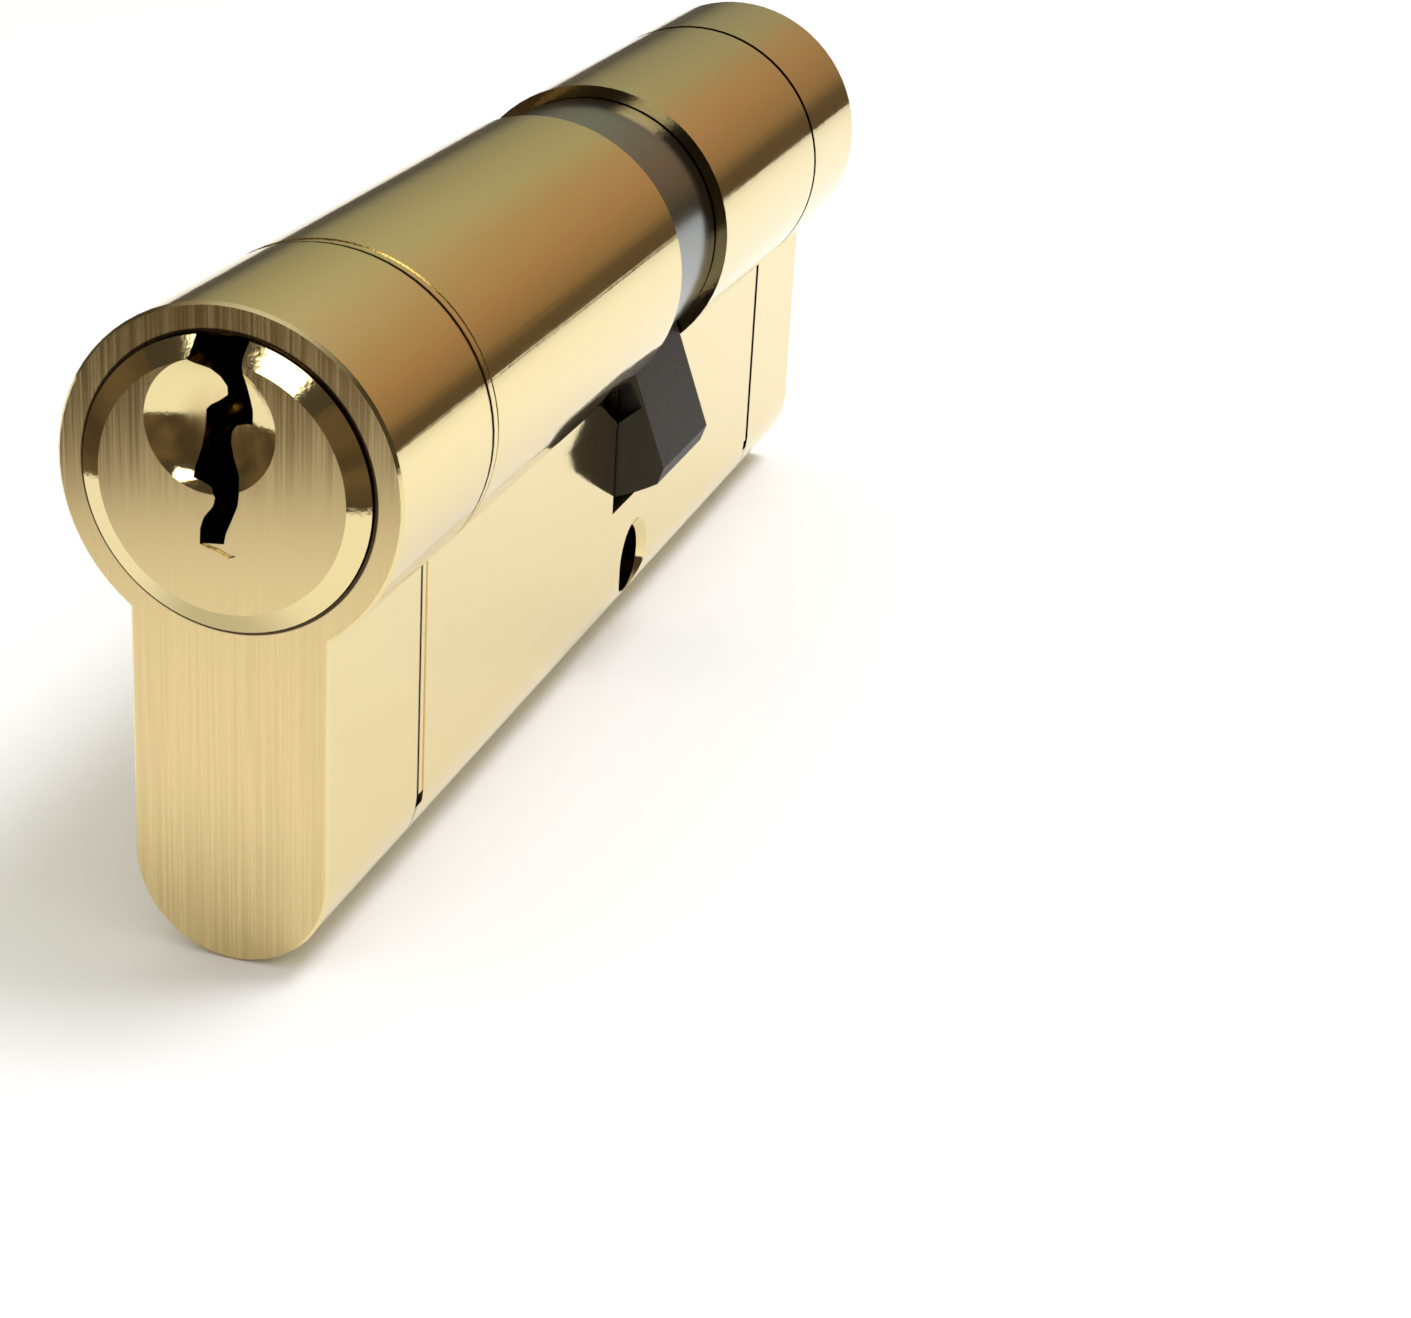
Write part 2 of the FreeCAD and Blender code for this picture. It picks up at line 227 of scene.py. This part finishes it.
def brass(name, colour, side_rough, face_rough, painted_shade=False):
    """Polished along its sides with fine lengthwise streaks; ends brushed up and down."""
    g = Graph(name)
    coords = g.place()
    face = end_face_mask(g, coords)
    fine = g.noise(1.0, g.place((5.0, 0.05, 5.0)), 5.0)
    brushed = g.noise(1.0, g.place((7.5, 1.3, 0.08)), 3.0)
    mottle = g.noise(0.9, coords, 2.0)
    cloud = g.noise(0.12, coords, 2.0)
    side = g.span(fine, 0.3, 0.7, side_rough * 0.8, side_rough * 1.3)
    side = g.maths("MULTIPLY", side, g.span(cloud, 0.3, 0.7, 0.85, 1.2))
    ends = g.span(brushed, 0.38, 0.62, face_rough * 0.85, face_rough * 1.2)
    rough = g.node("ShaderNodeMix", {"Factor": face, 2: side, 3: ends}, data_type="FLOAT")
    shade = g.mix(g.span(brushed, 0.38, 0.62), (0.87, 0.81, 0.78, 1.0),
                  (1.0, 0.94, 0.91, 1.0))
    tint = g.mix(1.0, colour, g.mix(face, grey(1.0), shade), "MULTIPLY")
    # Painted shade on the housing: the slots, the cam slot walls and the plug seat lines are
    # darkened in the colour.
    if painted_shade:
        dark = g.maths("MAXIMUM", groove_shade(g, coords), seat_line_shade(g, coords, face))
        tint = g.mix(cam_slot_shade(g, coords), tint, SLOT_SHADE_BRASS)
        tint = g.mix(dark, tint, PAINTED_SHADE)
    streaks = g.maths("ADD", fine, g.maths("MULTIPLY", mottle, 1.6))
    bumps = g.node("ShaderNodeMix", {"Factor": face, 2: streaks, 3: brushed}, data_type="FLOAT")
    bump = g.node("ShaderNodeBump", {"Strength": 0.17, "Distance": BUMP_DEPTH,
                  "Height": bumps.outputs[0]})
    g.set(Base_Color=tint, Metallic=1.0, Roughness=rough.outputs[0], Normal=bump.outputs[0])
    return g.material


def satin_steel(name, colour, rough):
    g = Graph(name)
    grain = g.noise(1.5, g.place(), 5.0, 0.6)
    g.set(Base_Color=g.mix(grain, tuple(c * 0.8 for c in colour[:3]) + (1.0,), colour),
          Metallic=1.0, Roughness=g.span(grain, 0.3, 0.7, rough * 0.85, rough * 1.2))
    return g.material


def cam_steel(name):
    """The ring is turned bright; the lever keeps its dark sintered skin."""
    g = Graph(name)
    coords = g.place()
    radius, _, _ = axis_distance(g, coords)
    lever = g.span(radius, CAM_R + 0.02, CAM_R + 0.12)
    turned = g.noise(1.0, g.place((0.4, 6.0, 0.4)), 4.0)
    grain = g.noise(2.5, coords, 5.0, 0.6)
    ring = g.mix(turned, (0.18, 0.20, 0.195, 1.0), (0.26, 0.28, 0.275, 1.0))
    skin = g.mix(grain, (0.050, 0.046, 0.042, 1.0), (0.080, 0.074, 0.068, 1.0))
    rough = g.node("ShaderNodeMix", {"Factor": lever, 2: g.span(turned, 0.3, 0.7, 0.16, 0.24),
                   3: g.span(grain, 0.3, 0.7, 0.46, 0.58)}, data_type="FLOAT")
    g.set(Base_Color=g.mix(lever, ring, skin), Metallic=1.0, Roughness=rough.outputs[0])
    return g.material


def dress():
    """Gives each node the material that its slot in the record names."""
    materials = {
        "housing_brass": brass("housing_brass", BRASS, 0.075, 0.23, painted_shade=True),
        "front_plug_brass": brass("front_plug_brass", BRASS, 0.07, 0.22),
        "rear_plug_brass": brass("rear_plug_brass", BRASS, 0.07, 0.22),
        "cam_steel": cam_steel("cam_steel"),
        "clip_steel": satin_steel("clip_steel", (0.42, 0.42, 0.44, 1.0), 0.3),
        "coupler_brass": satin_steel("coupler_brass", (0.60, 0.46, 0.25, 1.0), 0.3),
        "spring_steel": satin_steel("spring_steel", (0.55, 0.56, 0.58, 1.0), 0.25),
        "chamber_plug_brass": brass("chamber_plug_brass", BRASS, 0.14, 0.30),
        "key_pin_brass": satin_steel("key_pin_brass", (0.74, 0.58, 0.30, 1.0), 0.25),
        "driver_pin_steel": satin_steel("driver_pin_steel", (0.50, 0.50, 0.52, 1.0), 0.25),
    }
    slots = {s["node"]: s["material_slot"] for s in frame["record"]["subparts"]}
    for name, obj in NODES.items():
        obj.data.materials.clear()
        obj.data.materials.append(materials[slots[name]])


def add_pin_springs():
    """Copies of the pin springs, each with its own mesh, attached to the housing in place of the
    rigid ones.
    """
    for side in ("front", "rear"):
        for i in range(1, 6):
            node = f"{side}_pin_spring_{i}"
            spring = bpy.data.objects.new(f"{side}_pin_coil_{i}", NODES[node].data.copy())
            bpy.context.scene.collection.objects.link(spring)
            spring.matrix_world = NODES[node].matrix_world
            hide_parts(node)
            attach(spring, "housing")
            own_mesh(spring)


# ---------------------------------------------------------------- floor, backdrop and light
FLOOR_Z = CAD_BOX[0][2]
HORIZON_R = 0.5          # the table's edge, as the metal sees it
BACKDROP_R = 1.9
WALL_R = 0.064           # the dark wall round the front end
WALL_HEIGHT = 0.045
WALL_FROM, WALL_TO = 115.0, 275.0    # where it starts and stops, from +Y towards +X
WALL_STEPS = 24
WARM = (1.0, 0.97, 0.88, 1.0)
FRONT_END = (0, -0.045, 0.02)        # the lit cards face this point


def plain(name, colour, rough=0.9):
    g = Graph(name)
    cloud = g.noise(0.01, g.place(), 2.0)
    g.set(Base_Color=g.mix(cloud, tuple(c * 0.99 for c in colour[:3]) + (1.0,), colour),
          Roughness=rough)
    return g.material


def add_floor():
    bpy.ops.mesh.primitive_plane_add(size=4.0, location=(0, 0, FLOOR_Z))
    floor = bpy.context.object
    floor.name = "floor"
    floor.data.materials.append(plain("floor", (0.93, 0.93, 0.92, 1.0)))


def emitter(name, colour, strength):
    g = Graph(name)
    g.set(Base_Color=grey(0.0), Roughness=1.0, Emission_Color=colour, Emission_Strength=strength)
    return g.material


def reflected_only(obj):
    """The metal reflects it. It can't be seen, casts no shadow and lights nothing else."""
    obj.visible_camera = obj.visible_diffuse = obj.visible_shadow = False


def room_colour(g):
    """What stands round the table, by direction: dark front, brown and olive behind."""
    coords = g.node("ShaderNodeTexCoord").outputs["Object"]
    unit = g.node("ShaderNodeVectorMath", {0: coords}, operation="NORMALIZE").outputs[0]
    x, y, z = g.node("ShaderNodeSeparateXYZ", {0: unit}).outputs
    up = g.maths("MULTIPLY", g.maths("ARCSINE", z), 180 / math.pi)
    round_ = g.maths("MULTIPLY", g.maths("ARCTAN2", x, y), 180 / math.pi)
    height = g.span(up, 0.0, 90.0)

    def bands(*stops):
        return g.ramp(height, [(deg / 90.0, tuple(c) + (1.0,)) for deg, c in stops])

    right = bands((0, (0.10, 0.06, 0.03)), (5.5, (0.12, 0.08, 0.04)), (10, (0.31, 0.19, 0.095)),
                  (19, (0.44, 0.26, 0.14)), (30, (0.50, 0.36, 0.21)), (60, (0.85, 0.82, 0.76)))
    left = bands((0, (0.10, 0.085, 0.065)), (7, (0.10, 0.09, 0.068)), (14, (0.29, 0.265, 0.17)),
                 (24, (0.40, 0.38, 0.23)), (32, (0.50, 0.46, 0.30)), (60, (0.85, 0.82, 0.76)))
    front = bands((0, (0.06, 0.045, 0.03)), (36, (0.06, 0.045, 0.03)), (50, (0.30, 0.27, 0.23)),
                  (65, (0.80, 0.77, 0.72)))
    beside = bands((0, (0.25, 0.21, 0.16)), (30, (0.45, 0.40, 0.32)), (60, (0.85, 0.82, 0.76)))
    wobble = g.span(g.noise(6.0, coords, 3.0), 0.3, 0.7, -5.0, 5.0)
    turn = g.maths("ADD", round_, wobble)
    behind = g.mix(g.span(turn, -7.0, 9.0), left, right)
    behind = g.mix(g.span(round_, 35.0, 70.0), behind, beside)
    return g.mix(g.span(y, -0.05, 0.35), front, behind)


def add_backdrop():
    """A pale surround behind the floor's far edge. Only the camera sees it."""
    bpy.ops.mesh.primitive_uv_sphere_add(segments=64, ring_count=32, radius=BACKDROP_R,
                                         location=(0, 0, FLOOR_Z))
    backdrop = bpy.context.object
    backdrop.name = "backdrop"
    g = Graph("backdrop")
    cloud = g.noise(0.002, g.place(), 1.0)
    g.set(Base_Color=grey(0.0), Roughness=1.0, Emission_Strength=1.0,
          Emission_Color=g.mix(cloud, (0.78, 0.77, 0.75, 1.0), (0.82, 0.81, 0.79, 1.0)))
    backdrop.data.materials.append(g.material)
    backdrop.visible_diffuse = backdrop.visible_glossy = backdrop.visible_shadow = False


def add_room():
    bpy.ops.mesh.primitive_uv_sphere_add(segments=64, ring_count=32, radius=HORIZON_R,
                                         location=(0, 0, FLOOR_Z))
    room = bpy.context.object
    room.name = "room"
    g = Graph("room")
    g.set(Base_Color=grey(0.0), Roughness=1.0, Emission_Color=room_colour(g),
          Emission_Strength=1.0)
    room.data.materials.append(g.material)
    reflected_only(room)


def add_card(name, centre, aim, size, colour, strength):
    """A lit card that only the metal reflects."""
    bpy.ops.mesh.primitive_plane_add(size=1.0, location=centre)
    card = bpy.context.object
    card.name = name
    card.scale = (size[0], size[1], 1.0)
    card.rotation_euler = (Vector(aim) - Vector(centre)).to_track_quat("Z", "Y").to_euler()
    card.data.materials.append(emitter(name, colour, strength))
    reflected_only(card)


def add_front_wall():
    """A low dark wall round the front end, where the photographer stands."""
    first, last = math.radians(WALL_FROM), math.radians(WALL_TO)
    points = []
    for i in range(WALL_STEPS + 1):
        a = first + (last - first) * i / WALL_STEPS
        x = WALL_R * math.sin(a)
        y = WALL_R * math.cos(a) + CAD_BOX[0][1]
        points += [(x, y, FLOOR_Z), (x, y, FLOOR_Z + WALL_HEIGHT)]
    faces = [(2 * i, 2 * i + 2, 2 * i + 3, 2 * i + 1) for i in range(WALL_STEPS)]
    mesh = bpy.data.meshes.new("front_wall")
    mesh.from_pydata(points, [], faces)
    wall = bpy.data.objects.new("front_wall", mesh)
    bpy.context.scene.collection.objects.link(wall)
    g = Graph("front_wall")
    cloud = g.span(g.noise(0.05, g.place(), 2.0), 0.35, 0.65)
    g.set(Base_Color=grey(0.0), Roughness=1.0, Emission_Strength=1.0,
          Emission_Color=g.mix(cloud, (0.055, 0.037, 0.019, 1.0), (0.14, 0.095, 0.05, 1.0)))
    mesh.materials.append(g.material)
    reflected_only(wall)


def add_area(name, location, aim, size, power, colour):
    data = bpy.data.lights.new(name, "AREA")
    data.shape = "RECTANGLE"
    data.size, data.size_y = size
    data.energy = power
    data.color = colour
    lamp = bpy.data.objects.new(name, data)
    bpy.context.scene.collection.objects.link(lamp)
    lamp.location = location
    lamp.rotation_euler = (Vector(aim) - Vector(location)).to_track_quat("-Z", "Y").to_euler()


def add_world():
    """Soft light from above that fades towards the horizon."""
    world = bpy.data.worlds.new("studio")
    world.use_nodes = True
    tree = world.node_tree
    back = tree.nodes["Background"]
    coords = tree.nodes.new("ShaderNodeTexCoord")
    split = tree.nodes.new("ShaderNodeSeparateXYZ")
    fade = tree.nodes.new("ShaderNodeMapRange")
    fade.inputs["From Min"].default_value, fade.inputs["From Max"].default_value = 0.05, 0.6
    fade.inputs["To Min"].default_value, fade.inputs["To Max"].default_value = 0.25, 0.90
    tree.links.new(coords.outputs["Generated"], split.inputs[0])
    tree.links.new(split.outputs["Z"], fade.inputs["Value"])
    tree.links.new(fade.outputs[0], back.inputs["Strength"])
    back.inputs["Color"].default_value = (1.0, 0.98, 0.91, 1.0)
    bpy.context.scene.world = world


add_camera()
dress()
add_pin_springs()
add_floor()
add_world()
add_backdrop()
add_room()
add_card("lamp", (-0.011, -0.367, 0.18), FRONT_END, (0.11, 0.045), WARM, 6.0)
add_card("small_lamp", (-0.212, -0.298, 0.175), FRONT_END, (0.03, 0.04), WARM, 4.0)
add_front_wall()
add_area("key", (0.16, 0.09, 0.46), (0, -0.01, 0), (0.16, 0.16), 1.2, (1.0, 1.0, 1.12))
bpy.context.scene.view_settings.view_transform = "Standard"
◇ ◇ ◇ ◇
Exercise aim
Copy all the lines above that hold the string "scene".

Response to the task
Write part 2 of the FreeCAD and Blender code for this picture. It picks up at line 227 of scene.py. This part finishes it.
            bpy.context.scene.collection.objects.link(spring)
    bpy.context.scene.collection.objects.link(wall)
    bpy.context.scene.collection.objects.link(lamp)
    bpy.context.scene.world = world
bpy.context.scene.view_settings.view_transform = "Standard"